All the Nobel prizes are awarded in Stockholm, except for the Nobel Peace Prize, which is given in Oslo, Norway.
The Nobel Prize Museum honors the contributions of Alfred Nobel and all of the winners.
It's filled with examples of discoveries made by past winners, including some of the tools used.
- September to May: Tuesday to Thursday, 11 am – 5 pm, Friday 11 am – 8 pm, Sunday 10 am – 6 pm
- June to August: daily, 9 am – 8 pm
Address: Stortorget (square) in Gamla stan (Old Town), Stockholm
Price: Adults – 120 kronor ($12), Students and Seniors – 80 kronor ($8) / 18 and younger – free. Admission is included in Stockholm Pass.
Best Art Museums in Stockholm
Not to play favorites or anything, but Fotografiska is a special place. The gallery is on the smaller side and can be seen in next to no time at all.
That being said, giving yourself a good chunk of time at this Stockholm museum to savor the experience properly would be best.
It would be best to get there first thing in the morning. However, the prospect of spending a Friday or Saturday evening at the gallery is intriguing.
Opening hours: Sunday to Wednesday, 9 am – 11 pm, Thursday to Saturday, 9 am – 1 pm.
Address: Stadsgårdshamnen 22, Stockholm
Price: Adults – 120 kronor ($12) / Students and Seniors – 90 kronor ($9) / 12 and under – free. Admission is included in Stockholm Pass.

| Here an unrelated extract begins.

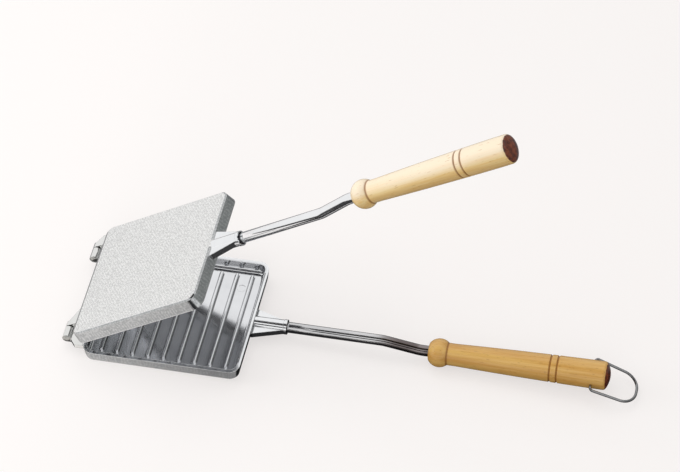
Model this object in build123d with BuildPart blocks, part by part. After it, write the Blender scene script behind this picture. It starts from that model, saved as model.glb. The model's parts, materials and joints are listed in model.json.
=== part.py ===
"""Pie iron: two hinged cast trays with ribs, cranked rods, turned wooden grips and a wire latch loop.

Millimetres, +Z up. The origin is the centre of the lower tray's outer face, the one that sits on the stove.
+X runs from the hinge to the grips and +Y along the hinge. Each half has a seat plane on the hinge line:
its X runs towards the grip, and its Z points out of the mating plane, away from the other half.
"""
from build123d import *
from math import cos, radians, sin, tan
import os

os.makedirs("parts", exist_ok=True)

# Trays
tray_length = 132.0
tray_width = 120.0
tray_height = 11.0
corner_radius = 9.0
wall_draft = 8.0
face_chamfer = 1.2
rim_land = 3.0
cavity_depth = 8.0
cavity_draft = 12.0
cavity_fillet = 3.0

# Ribs across the cavity floor, and the round mark that an ejector leaves between two of them
rib_count = 9
rib_pitch = 13.1
rib_end_gap = 11.0
rib_width = 3.0
rib_height = 2.5
mark_diameter = 7.0
mark_depth = 0.2
mark_inset = 24.7

# Hinge
hinge_reach = 15.4
opening_angle = 32.5
barrel_radius = 3.8
ear_inset = 16.8
lower_ear_length = 10.2
upper_ear_length = 5.0
ear_gap = 0.8
web_clearance = 0.3
lower_web_spread = 5.0
lower_web_shoulder = 8.0
upper_web_start = 0.5
upper_web_spread = 19.0
upper_outer_shoulder = 7.0
edge_margin = 0.4
pin_diameter = 4.0
pin_head_diameter = 7.0
pin_head_height = 1.5
pin_head_margin = 0.4
pin_running_clearance = 0.05
pin_fixed_clearance = 0.02

# Rod sockets
socket_length = 27.5
socket_diameter = 11.6
socket_depth = 24.0
collar_diameter = 12.4
collar_length = 2.6
collar_gap = 0.2
socket_web_spread = 26.0
socket_web_near = 4.6
socket_web_far = 9.8
socket_web_end = 5.0
cast_into = 2.0

# Rods
rod_diameter = 9.0
rod_clearance = 0.02
rod_end_play = 1.0
straight_to_bend = 108.3
crank_length = 30.0
crank_offset = 5.8
bend_radius = 30.0
rod_in_grip = 50.0

# Grips
crank_to_grip = 7.7
grip_length = 149.5
bead_length = 15.6
bead_radius = 11.8
bead_front_radius = 7.6
neck_radius = 9.2
neck_length = 7.0
belly_radius = 11.7
belly_to_end = 15.5
swell_bulge = 0.35
end_round = 3.2
dome_half_angle = 30.0
grooves_to_end = (49.0, 43.1)
groove_depth = 0.9

# Wire loop
wire_diameter = 2.2
wire_clearance = 0.05
pivot_to_end = 14.5
loop_reach = 38.8
loop_leg = 16.6
loop_end_half = 14.2
loop_corner_radius = 13.5
wire_bend_radius = 2.6
wire_depth = 4.4
wire_end_play = 0.6
loop_droop = 23.0

# Places worked out from the sizes above
hinge_x = -(hinge_reach + tray_length / 2)
hinge_z = tray_height
tray_middle = hinge_reach + tray_length / 2
handle_side = hinge_reach + tray_length
rib_length = tray_width - 2 * rib_end_gap
rib_foot = rib_height - rib_width / 2
socket_mouth = handle_side + socket_length
rod_height = collar_diameter / 2 + collar_gap
bend_at = handle_side + straight_to_bend
crank_end = bend_at + crank_length
grip_height = rod_height + crank_offset
grip_start = crank_end + crank_to_grip
ear_centre = tray_width / 2 - ear_inset
rod_root = socket_mouth - socket_depth + rod_end_play
rod_tip = grip_start + rod_in_grip
swell_start = bead_length + neck_length
belly_at = grip_length - belly_to_end
pivot_at = grip_length - pivot_to_end
dome_chord = belly_radius - end_round * (1 - sin(radians(dome_half_angle)))
dome_height = dome_chord * tan(radians(dome_half_angle / 2))
rim_start = grip_length - dome_height - end_round * cos(radians(dome_half_angle))
upper_face = lower_ear_length / 2 + ear_gap
upper_outer_spread = tray_width / 2 - edge_margin - (ear_centre + upper_face + upper_ear_length)

lower_seat = Plane(origin=(hinge_x, 0, hinge_z), x_dir=(1, 0, 0), z_dir=(0, 0, -1))
upper_seat = Plane(origin=(hinge_x, 0, hinge_z)).rotated((0, -opening_angle, 0))

# Each ear: the face beside the other half's ear and its barrel's length, then its web: how far from the
# hinge line it starts to spread, how far it spreads along the tray, and where that spread is complete.
# Faces are places along the seat's own Y.
lower_web = (pin_head_diameter / 2 + pin_head_margin, lower_web_spread, lower_web_shoulder)
lower_ears = (
    (ear_centre - lower_ear_length / 2, lower_ear_length, *lower_web),
    (-ear_centre - lower_ear_length / 2, lower_ear_length, *lower_web),
)
upper_ears = (
    (ear_centre + upper_face, upper_ear_length, upper_web_start, upper_outer_spread, upper_outer_shoulder),
    (-ear_centre + upper_face, upper_ear_length, upper_web_start, upper_web_spread, hinge_reach),
)


def side_plane(seat):
    """The half's middle plane: X towards the grip, Y out of the mating plane."""
    return Plane(origin=seat.origin, x_dir=seat.x_dir, z_dir=-seat.y_dir)


# One rib, lying along Y on its own floor: a slot-shaped block with its top rounded over
with BuildPart() as rib:
    with BuildSketch():
        SlotOverall(rib_length, rib_width, rotation=90)
    extrude(amount=rib_height)
    with BuildSketch(Plane.XZ):
        Rectangle(rib_width, rib_foot, align=(Align.CENTER, Align.MIN))
        with Locations((0, rib_foot)):
            Circle(rib_width / 2)
    extrude(amount=rib_length / 2, both=True, mode=Mode.INTERSECT)


# Trays: a drafted block with ears and a socket, hollowed by a drafted cavity, then ribbed
for name, seat, ears, pin_clearance in (
    ("lower_plate", lower_seat, lower_ears, pin_fixed_clearance),
    ("upper_plate", upper_seat, upper_ears, pin_running_clearance),
):
    outward = Axis(seat.origin, seat.z_dir)
    side = side_plane(seat)
    mouth_centre = seat.from_local_coords((socket_mouth, 0, rod_height))
    mouth = Plane(origin=mouth_centre, x_dir=seat.y_dir, z_dir=seat.x_dir)
    with BuildPart() as tray:
        with BuildSketch(seat):
            with Locations((tray_middle, 0)):
                RectangleRounded(tray_length, tray_width, corner_radius)
        extrude(amount=tray_height, taper=wall_draft)
        chamfer(tray.faces().sort_by(outward)[-1].edges(), face_chamfer)

        # Hinge ears: a round barrel on the hinge line and a flat web that spreads into the tray's side
        for face, length, web_start, spread, shoulder in ears:
            end = face + length
            with BuildSketch(side.offset(-face)):
                Circle(barrel_radius)
            extrude(amount=-length)
            with BuildSketch(seat.offset(web_clearance)):
                with BuildLine():
                    Polyline(
                        (0, face),
                        (hinge_reach + corner_radius, face),
                        (hinge_reach + corner_radius, end + spread),
                        (shoulder, end + spread),
                        (web_start, end),
                        (0, end),
                        close=True,
                    )
                make_face()
            extrude(amount=barrel_radius - web_clearance)

        # Handle socket: a tube with a collar at its mouth, braced by a flat web on each side
        with BuildSketch(mouth):
            Circle(socket_diameter / 2)
        extrude(amount=-(socket_length + cast_into))
        with BuildSketch(mouth):
            Circle(collar_diameter / 2)
        extrude(amount=-collar_length)
        with BuildSketch(seat.offset(socket_web_near)):
            with BuildLine():
                Polyline(
                    (handle_side - cast_into, socket_web_spread / 2),
                    (handle_side, socket_web_spread / 2),
                    (socket_mouth - collar_length, socket_web_end),
                    (socket_mouth - collar_length, -socket_web_end),
                    (handle_side, -socket_web_spread / 2),
                    (handle_side - cast_into, -socket_web_spread / 2),
                    close=True,
                )
            make_face()
        extrude(amount=socket_web_far - socket_web_near)

        # Cavity with a rounded floor edge
        with BuildSketch(seat):
            with Locations((tray_middle, 0)):
                RectangleRounded(
                    tray_length - 2 * rim_land, tray_width - 2 * rim_land, corner_radius - rim_land
                )
        extrude(amount=cavity_depth, taper=cavity_draft, mode=Mode.SUBTRACT)
        floor = tray.faces().filter_by(outward).sort_by(SortBy.AREA)[-2]
        fillet(floor.outer_wire().edges(), cavity_fillet)

        # Ribs in a row on the cavity floor, and the ejector's mark between two of them
        with Locations(seat.offset(cavity_depth)):
            with Locations((tray_middle, 0)):
                with GridLocations(rib_pitch, 0, rib_count, 1):
                    add(rib.part, rotation=(180, 0, 0))
        with BuildSketch(seat.offset(cavity_depth)):
            with Locations((tray_middle + (rib_count // 2 - 0.5) * rib_pitch, mark_inset - tray_width / 2)):
                Circle(mark_diameter / 2)
        extrude(amount=mark_depth, mode=Mode.SUBTRACT)

        # Bores for the pins and for the rod
        for face, length, *_ in ears:
            with BuildSketch(side.offset(-face)):
                Circle(pin_diameter / 2 + pin_clearance)
            extrude(amount=-length, mode=Mode.SUBTRACT)
        with BuildSketch(mouth):
            Circle(rod_diameter / 2 + rod_clearance)
        extrude(amount=-socket_depth, mode=Mode.SUBTRACT)
    tray.part.label = name
    export_step(tray.part, f"parts/{name}.step")


# Hinge pins: a domed head on the lower ear's outer end and a shank that ends flush with the upper ear
for name, centre in (("hinge_pin_near", -ear_centre), ("hinge_pin_far", ear_centre)):
    head_seat = (hinge_x, centre - lower_ear_length / 2, hinge_z)
    shank = Plane(origin=head_seat, x_dir=(0, 1, 0), z_dir=(1, 0, 0))
    shank_length = lower_ear_length + ear_gap + upper_ear_length
    with BuildPart() as pin:
        with BuildSketch(shank):
            with BuildLine():
                TangentArc((-pin_head_height, 0), (0, pin_head_diameter / 2), tangent=(0, 1))
                Polyline(
                    (0, pin_head_diameter / 2),
                    (0, pin_diameter / 2),
                    (shank_length, pin_diameter / 2),
                    (shank_length, 0),
                    (-pin_head_height, 0),
                )
            make_face()
        revolve(axis=Axis(shank.origin, shank.x_dir))
    pin.part.label = name
    export_step(pin.part, f"parts/{name}.step")


# Rods: straight from the socket, cranked away from the other half, and straight again inside the grip
for name, seat in (("lower_rod", lower_seat), ("upper_rod", upper_seat)):
    with BuildPart() as rod:
        with BuildLine(side_plane(seat)) as route:
            FilletPolyline(
                (rod_root, rod_height),
                (bend_at, rod_height),
                (crank_end, grip_height),
                (rod_tip, grip_height),
                radius=bend_radius,
            )
        with BuildSketch(Plane(origin=route.line @ 0, z_dir=route.line % 0)):
            Circle(rod_diameter / 2)
        sweep()
    rod.part.label = name
    export_step(rod.part, f"parts/{name}.step")


# Grips: one turned profile with two V grooves, bored for the rod. The lower one also has the loop's holes
for name, seat, has_loop in (("lower_grip", lower_seat, True), ("upper_grip", upper_seat, False)):
    side = side_plane(seat)
    bead_centre = side.from_local_coords((grip_start, grip_height, 0))
    turning = Plane(origin=bead_centre, x_dir=side.x_dir, z_dir=side.z_dir)
    spindle = Axis(turning.origin, turning.x_dir)
    with BuildPart() as grip:
        with BuildSketch(turning):
            with BuildLine():
                bead = ThreePointArc(
                    (0, bead_front_radius),
                    (bead_length / 2, bead_radius),
                    (bead_length, neck_radius),
                )
                neck = Line(bead @ 1, (swell_start, neck_radius))
                swell = ThreePointArc(
                    neck @ 1,
                    ((swell_start + belly_at) / 2, (neck_radius + belly_radius) / 2 + swell_bulge),
                    (belly_at, belly_radius),
                )
                butt = Line(swell @ 1, (rim_start, belly_radius))
                rim = JernArc(butt @ 1, butt % 1, end_round, dome_half_angle - 90)
                dome = JernArc(rim @ 1, rim % 1, dome_chord / sin(radians(dome_half_angle)), -dome_half_angle)
                Line(dome @ 1, (0, 0))
                Line((0, 0), bead @ 0)
            make_face()
        revolve(axis=spindle)
        for to_end in grooves_to_end:
            place = grip_length - to_end
            share = (place - swell_start) / (belly_at - swell_start)
            with BuildSketch(turning):
                with Locations((place, (swell @ share).Y)):
                    RegularPolygon(groove_depth, 4)
            revolve(axis=spindle, mode=Mode.SUBTRACT)
        with BuildSketch(Plane(origin=turning.origin, z_dir=turning.x_dir)):
            Circle(rod_diameter / 2 + rod_clearance)
        extrude(amount=rod_in_grip + rod_end_play, mode=Mode.SUBTRACT)
        if has_loop:
            for hand in (-1, 1):
                with BuildSketch(turning.offset(hand * belly_radius)):
                    with Locations((pivot_at, 0)):
                        Circle(wire_diameter / 2 + wire_clearance)
                extrude(amount=-hand * (wire_depth + wire_end_play), mode=Mode.SUBTRACT)
    grip.part.label = name
    export_step(grip.part, f"parts/{name}.step")


# Wire loop: its bent-in ends sit in the lower grip's holes, and it droops below the grip's line
pivot = lower_seat.from_local_coords((grip_start + pivot_at, 0, grip_height))
loop_plane = Plane(origin=pivot).rotated((0, loop_droop, 0))
wire_inner = belly_radius - wire_depth
with BuildPart() as loop:
    with BuildLine(loop_plane) as wire:
        FilletPolyline(
            (0, -wire_inner),
            (0, -loop_leg),
            (loop_reach, -loop_end_half),
            (loop_reach, loop_end_half),
            (0, loop_leg),
            (0, wire_inner),
            radius=(wire_bend_radius, loop_corner_radius, loop_corner_radius, wire_bend_radius),
        )
    with BuildSketch(Plane(origin=wire.line @ 0, z_dir=wire.line % 0)):
        Circle(wire_diameter / 2)
    sweep()
loop.part.label = "latch_loop"
export_step(loop.part, "parts/latch_loop.step")
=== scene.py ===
"""Finish of a pie iron: cast trays, hinge pins, chromed rods, turned beech grips and a wire latch loop.

Metres, in the part's own frame: the origin is under the lower tray, +X runs from the hinge to the grips.
Each half also has coordinates of its own from the hinge line: along the half to its grip, across it, and
out of its mating plane.
"""

import json
from math import cos, pi, radians, sin, tan

import bpy
import numpy as np
from mathutils import Matrix, Vector


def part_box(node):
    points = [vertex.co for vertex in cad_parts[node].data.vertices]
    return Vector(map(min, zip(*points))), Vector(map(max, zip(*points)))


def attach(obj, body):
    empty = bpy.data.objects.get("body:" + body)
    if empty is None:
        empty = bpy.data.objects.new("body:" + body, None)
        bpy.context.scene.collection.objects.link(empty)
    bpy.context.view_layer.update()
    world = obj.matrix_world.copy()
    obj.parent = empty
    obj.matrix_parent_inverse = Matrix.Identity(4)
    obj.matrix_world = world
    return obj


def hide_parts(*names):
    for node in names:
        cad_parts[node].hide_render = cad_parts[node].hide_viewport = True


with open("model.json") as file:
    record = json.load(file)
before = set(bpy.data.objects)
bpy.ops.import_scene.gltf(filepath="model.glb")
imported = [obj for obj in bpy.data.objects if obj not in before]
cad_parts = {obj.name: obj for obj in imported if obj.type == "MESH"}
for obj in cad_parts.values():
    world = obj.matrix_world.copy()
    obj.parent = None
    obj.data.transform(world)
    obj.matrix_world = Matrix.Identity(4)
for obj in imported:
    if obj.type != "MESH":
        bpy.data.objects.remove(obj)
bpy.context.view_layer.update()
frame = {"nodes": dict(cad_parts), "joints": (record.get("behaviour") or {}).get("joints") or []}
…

The Nationalmuseum is Sweden's premier art and design museum, and it was recently renovated and re-opened to the public in 2018.
The permanent collection features art from the 1500s to the 1900s, and there are temporary exhibits that touch on more modern themes.
- Tuesday to Wednesday: 11 am – 5 pm
- Thursday: 11 am – 9 pm
- Friday: 11 am – 7 pm
- Saturday to Sunday: 11 am – 5 pm
Address: Södra Blasieholmshamnen, Stockholm
9. Modern Art Museum
The Modern Art Museum is on the small island of Skeppsholmen, about a 10-minute walk east of the Nationalmuseum.
Walking across the bridge, you'll have fantastic views of Gamla Stan (the old town).
The museum's permanent collection features 140,000 works of art.
The glass-walled cafeteria offers beautiful city views if you're visiting around lunchtime.
Opening hours: Tuesdays and Fridays, 10 am – 8 pm, Wednesday to Thursday
Address: Skeppsholmen, Stockholm
Price: Free to view the Moderna Museet Collection. Admission is charged to visit temporary exhibits.
As you can see, there's no shortage of Stockholm museums where you can learn about Swedish art, history, and culture. The museums on this list include the best the city has to offer.
If you exhaust these options, there are more museums and Royal Palaces you can visit by train in the surrounding area.